For this reason we take time in each worship service to shake hands and say to one another, “The peace of Christ be with you.” It’s more than a goodwill gesture, it declares that we are agents of reconciliation. We can establish peace. God knows in this time of deep division in our country, in this age of entrenched politics, in this season of unspeakable violence, terror and mass shooting, there is need more than ever for the peace of Christ.
One of the amazing stories surrounding the hymn Silent Night happened about 100 years ago December 25, 1914 on the Ypres battle field. German troops were on one side of “No Man’s Land,” and Allied troops on the other ‒ so close they were within earshot of each other.
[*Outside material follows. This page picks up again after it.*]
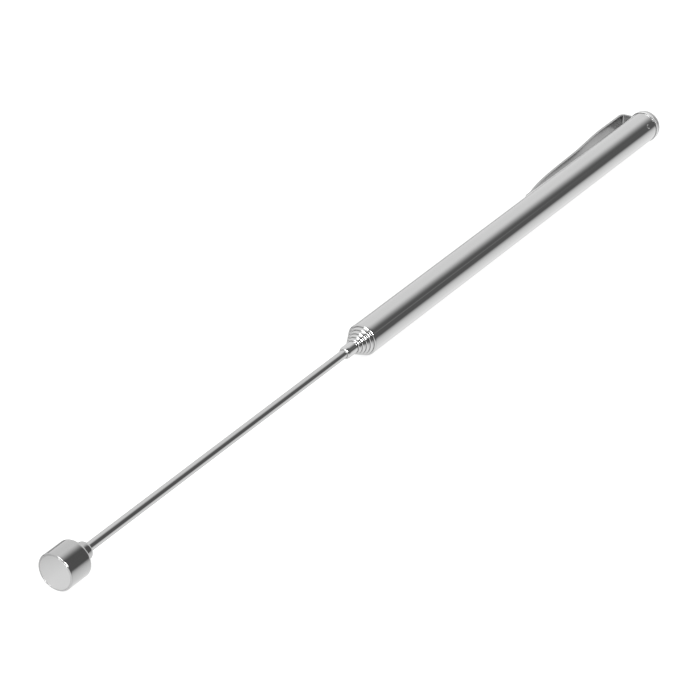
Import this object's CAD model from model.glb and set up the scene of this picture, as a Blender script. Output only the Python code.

The Germans started singing a tune that was recognized by the allied troops and they responded... and this happened. . .
“Sleep in heavenly peace” isn’t just our hope for the Christ-child... it is the craving of every human being on the planet. We all desire the peace of Christ in this world and it can be ours far easier than we imagine... it begins when we extend our hand and say to one another “The peace of Christ be with you.”